***** Information shown *****

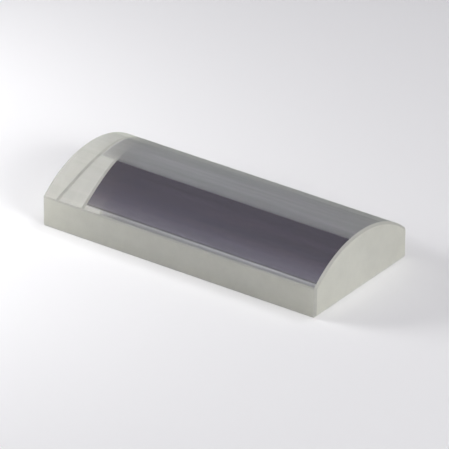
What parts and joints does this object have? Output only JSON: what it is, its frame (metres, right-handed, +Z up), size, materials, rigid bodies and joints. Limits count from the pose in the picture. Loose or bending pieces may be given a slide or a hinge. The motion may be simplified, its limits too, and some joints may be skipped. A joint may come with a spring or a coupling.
{
  "type": "cylindrical lens",
  "caption": "Rectangular plano-convex cylindrical lens in clear glass, with polished faces, frosted sides and ends, and a small bevel on every edge.",
  "frame": {"origin": "centre of the flat plano face, on which the lens rests", "axes": "+X along the cylinder's axis and the lens's length, +Y across the convex face, +Z up out of the convex face"},
  "size_m": [0.05, 0.024, 0.0095],
  "materials": {
    "optical_glass": "polished and coated on the convex and flat faces, fine-ground and frosted on the sides, ends and bevels"
  },
  "bodies": {
    "root": {"cylindrical_lens": "optical_glass"}
  },
  "joints": []
}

*****

#### What to produce:
Pick out the lines that have the word "frame". Copy them all.

#### Solution to this task:
What parts and joints does this object have? Output only JSON: what it is, its frame (metres, right-handed, +Z up), size, materials, rigid bodies and joints. Limits count from the pose in the picture. Loose or bending pieces may be given a slide or a hinge. The motion may be simplified, its limits too, and some joints may be skipped. A joint may come with a spring or a coupling.
  "frame": {"origin": "centre of the flat plano face, on which the lens rests", "axes": "+X along the cylinder's axis and the lens's length, +Y across the convex face, +Z up out of the convex face"},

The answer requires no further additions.